• _TASK DIRECTIONS_
Within the material below, transcribe exactly the lines from the one holding "# The floor" through the one holding "before = set(bpy.data.objects)", keeping both ends and skipping the rest.

• _DATA EXCERPT_

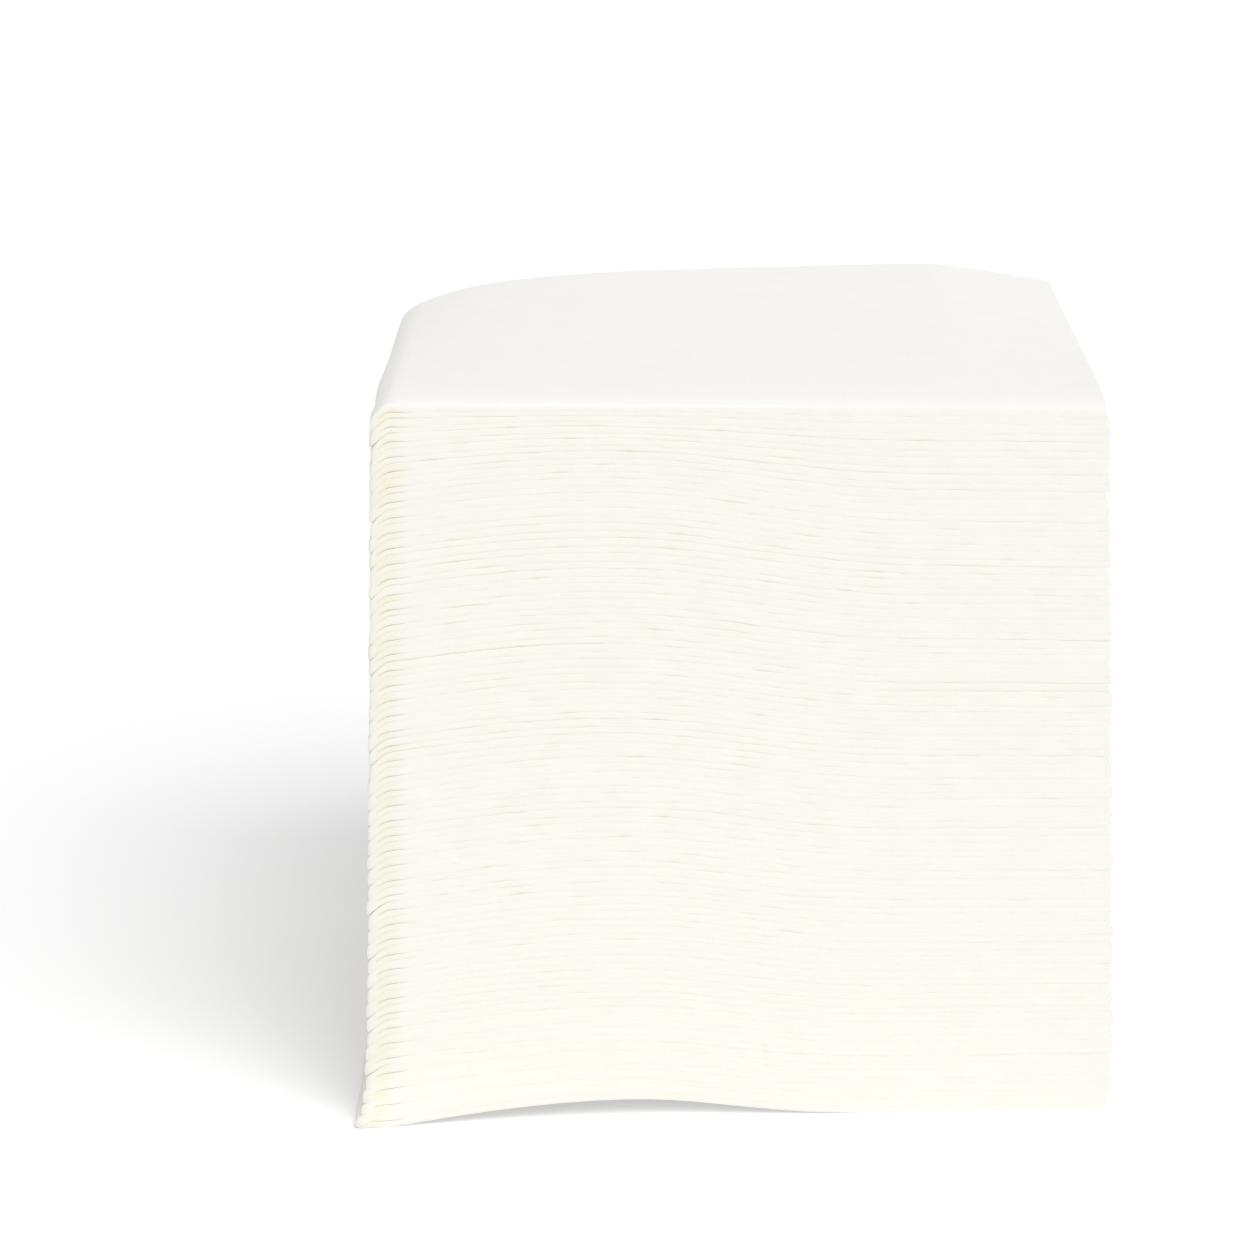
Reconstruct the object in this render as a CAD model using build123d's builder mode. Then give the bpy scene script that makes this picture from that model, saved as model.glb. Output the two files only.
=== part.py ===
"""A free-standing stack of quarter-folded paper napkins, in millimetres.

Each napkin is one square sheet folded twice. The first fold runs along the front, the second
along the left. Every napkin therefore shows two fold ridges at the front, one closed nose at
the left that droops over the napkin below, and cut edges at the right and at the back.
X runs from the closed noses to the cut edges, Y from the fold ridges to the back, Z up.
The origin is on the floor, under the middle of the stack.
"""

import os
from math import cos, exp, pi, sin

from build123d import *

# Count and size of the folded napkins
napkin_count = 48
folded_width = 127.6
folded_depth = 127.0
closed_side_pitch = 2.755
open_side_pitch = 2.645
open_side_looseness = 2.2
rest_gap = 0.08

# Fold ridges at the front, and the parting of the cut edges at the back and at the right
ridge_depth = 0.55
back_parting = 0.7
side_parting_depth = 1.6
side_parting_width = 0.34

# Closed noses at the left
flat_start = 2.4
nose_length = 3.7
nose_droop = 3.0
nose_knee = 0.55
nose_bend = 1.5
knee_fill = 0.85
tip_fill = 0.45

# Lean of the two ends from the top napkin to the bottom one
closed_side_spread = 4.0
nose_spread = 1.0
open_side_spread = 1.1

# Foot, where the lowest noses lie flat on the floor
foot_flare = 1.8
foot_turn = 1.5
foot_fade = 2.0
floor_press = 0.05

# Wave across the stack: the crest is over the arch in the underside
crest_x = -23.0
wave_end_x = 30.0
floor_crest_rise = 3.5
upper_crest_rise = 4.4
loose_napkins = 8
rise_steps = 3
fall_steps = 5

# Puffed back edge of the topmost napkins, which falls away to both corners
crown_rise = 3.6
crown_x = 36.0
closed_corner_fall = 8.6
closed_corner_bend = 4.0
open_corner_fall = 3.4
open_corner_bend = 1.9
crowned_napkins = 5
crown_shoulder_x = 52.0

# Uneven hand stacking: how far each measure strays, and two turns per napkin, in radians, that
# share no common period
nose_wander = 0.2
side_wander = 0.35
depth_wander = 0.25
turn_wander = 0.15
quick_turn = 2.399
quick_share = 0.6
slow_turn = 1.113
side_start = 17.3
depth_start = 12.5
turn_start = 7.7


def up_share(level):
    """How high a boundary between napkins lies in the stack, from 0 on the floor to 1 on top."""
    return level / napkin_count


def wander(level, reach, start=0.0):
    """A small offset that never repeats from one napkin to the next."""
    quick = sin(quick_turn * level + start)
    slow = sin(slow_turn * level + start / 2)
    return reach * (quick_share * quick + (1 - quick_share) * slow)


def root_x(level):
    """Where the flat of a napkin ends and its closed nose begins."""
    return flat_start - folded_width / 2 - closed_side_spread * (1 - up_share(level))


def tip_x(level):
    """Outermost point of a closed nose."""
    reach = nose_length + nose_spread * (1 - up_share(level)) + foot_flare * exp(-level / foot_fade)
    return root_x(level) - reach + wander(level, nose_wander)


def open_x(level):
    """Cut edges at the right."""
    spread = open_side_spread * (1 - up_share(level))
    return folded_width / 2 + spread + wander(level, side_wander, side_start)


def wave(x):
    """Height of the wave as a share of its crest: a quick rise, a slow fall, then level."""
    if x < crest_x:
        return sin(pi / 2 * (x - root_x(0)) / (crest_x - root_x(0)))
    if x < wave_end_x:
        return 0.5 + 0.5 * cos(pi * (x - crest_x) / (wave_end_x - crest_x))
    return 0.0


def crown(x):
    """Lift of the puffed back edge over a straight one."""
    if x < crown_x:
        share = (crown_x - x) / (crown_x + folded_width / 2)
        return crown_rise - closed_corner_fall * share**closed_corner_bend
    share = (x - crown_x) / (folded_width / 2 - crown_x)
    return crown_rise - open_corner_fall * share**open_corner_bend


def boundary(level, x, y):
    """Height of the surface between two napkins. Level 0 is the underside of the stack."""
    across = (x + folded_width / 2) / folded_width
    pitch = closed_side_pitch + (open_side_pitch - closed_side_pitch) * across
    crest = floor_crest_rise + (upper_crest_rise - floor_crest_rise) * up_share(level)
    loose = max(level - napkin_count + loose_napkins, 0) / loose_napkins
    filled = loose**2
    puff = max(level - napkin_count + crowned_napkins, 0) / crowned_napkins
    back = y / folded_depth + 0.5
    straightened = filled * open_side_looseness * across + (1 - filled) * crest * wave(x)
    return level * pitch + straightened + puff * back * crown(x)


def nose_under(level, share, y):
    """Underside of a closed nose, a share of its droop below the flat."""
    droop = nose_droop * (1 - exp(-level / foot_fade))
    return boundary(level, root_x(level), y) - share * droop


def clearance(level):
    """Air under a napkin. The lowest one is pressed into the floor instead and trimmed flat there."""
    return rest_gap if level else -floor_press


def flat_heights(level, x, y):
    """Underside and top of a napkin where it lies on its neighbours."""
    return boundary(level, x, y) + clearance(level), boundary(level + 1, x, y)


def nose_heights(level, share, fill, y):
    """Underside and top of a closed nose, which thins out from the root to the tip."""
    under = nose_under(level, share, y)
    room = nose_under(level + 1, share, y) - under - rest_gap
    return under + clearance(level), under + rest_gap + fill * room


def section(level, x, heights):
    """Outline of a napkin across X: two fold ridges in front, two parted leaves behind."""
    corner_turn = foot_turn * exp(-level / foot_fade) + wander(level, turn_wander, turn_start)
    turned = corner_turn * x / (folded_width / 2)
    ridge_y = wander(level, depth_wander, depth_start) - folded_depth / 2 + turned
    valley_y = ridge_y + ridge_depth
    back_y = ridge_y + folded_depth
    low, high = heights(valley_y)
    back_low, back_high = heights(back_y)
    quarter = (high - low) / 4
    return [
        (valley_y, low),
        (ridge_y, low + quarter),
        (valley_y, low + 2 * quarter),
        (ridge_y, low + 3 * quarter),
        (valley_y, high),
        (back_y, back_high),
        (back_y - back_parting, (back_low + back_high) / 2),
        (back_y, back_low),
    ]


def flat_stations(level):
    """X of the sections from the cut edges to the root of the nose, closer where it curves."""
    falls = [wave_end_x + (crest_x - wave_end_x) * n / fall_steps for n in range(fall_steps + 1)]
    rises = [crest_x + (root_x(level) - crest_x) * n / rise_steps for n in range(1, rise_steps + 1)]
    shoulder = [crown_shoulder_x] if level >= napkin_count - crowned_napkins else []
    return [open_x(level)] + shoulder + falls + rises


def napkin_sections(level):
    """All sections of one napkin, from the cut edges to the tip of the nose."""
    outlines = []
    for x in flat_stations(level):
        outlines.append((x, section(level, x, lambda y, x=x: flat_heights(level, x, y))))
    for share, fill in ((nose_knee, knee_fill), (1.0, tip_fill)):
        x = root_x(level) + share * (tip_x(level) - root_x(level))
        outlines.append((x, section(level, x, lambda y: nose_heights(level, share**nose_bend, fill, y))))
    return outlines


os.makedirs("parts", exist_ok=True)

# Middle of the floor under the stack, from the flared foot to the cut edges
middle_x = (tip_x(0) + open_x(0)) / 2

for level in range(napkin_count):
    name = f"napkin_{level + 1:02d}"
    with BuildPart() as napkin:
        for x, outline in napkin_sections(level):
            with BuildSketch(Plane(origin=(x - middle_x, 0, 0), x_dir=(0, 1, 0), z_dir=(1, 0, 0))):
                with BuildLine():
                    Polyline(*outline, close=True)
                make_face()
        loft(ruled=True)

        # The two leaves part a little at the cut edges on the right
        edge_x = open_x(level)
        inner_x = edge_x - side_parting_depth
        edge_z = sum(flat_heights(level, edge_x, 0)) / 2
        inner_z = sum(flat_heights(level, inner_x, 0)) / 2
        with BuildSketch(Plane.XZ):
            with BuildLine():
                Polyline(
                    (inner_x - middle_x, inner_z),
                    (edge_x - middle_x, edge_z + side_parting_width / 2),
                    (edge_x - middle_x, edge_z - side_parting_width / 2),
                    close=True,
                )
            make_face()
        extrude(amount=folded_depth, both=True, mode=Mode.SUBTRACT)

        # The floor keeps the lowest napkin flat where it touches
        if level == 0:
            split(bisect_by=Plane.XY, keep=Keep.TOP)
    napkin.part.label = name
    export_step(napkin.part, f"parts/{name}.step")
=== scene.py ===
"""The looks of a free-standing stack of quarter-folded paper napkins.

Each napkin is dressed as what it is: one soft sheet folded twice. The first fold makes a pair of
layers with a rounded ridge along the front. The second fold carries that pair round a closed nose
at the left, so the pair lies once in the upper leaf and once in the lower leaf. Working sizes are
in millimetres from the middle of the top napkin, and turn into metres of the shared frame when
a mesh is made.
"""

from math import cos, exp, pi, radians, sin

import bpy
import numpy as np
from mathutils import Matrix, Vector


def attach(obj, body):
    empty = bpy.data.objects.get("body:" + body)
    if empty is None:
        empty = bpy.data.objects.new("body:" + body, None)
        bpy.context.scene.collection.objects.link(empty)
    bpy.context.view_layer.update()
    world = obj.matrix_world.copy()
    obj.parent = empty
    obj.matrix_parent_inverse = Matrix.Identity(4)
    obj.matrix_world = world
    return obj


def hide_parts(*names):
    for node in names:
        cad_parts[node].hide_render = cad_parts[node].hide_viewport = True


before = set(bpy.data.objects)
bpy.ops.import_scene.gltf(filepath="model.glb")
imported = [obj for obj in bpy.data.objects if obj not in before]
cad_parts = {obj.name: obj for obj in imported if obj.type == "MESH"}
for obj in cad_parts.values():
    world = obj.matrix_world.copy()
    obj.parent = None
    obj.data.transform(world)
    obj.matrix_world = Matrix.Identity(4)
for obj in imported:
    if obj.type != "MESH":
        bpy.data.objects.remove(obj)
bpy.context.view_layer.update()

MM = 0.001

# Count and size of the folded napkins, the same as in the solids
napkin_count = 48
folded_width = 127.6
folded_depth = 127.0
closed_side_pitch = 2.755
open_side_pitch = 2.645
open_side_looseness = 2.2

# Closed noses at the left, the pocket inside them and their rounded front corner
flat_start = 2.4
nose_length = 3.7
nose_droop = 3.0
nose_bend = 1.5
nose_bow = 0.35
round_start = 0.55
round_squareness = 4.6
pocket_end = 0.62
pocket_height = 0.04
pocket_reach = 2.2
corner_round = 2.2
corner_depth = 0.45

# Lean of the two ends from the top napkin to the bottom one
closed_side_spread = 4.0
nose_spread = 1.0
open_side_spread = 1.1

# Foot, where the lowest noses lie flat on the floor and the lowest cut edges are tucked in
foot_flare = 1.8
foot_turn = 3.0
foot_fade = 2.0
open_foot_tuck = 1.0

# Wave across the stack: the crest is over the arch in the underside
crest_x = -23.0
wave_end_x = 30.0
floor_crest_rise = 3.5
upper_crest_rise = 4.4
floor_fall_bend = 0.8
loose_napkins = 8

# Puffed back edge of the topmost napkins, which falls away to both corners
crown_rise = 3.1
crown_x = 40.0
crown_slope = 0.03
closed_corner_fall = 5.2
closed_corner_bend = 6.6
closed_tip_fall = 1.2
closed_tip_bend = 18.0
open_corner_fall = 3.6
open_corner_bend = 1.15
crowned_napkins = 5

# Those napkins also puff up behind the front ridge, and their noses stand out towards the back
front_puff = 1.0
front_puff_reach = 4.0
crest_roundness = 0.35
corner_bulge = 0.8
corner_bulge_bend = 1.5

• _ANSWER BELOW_
        # The floor keeps the lowest napkin flat where it touches
        if level == 0:
            split(bisect_by=Plane.XY, keep=Keep.TOP)
    napkin.part.label = name
    export_step(napkin.part, f"parts/{name}.step")
=== scene.py ===
"""The looks of a free-standing stack of quarter-folded paper napkins.

Each napkin is dressed as what it is: one soft sheet folded twice. The first fold makes a pair of
layers with a rounded ridge along the front. The second fold carries that pair round a closed nose
at the left, so the pair lies once in the upper leaf and once in the lower leaf. Working sizes are
in millimetres from the middle of the top napkin, and turn into metres of the shared frame when
a mesh is made.
"""

from math import cos, exp, pi, radians, sin

import bpy
import numpy as np
from mathutils import Matrix, Vector


def attach(obj, body):
    empty = bpy.data.objects.get("body:" + body)
    if empty is None:
        empty = bpy.data.objects.new("body:" + body, None)
        bpy.context.scene.collection.objects.link(empty)
    bpy.context.view_layer.update()
    world = obj.matrix_world.copy()
    obj.parent = empty
    obj.matrix_parent_inverse = Matrix.Identity(4)
    obj.matrix_world = world
    return obj


def hide_parts(*names):
    for node in names:
        cad_parts[node].hide_render = cad_parts[node].hide_viewport = True


before = set(bpy.data.objects)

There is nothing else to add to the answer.